WHAT TO WORK ON
Output the material below in full, exactly as it is.
** BEGIN GIVEN MATERIAL **
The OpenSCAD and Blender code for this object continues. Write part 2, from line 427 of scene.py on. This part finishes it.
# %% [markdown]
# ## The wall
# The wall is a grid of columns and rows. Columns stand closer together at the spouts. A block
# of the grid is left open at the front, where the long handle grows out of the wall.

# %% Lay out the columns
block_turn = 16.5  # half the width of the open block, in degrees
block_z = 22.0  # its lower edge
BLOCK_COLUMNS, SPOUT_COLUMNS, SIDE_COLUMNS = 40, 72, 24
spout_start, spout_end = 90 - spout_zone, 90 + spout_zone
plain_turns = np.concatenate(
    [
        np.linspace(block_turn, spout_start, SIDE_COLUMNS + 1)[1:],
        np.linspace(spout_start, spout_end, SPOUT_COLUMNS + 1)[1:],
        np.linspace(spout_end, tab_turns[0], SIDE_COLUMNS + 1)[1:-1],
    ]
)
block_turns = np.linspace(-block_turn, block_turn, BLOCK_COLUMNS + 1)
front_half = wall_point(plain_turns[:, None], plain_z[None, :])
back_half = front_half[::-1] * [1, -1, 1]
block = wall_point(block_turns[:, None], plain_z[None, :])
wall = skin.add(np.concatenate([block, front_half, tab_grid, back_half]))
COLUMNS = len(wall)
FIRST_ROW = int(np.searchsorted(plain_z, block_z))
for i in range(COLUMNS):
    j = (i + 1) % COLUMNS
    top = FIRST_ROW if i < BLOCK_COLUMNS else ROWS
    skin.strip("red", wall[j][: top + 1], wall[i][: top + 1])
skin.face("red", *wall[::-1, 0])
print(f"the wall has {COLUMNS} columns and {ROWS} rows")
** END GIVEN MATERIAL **
EXPECTED OUTPUT
The OpenSCAD and Blender code for this object continues. Write part 2, from line 427 of scene.py on. This part finishes it.
# %% [markdown]
# ## The wall
# The wall is a grid of columns and rows. Columns stand closer together at the spouts. A block
# of the grid is left open at the front, where the long handle grows out of the wall.

# %% Lay out the columns
block_turn = 16.5  # half the width of the open block, in degrees
block_z = 22.0  # its lower edge
BLOCK_COLUMNS, SPOUT_COLUMNS, SIDE_COLUMNS = 40, 72, 24
spout_start, spout_end = 90 - spout_zone, 90 + spout_zone
plain_turns = np.concatenate(
    [
        np.linspace(block_turn, spout_start, SIDE_COLUMNS + 1)[1:],
        np.linspace(spout_start, spout_end, SPOUT_COLUMNS + 1)[1:],
        np.linspace(spout_end, tab_turns[0], SIDE_COLUMNS + 1)[1:-1],
    ]
)
block_turns = np.linspace(-block_turn, block_turn, BLOCK_COLUMNS + 1)
front_half = wall_point(plain_turns[:, None], plain_z[None, :])
back_half = front_half[::-1] * [1, -1, 1]
block = wall_point(block_turns[:, None], plain_z[None, :])
wall = skin.add(np.concatenate([block, front_half, tab_grid, back_half]))
COLUMNS = len(wall)
FIRST_ROW = int(np.searchsorted(plain_z, block_z))
for i in range(COLUMNS):
    j = (i + 1) % COLUMNS
    top = FIRST_ROW if i < BLOCK_COLUMNS else ROWS
    skin.strip("red", wall[j][: top + 1], wall[i][: top + 1])
skin.face("red", *wall[::-1, 0])
print(f"the wall has {COLUMNS} columns and {ROWS} rows")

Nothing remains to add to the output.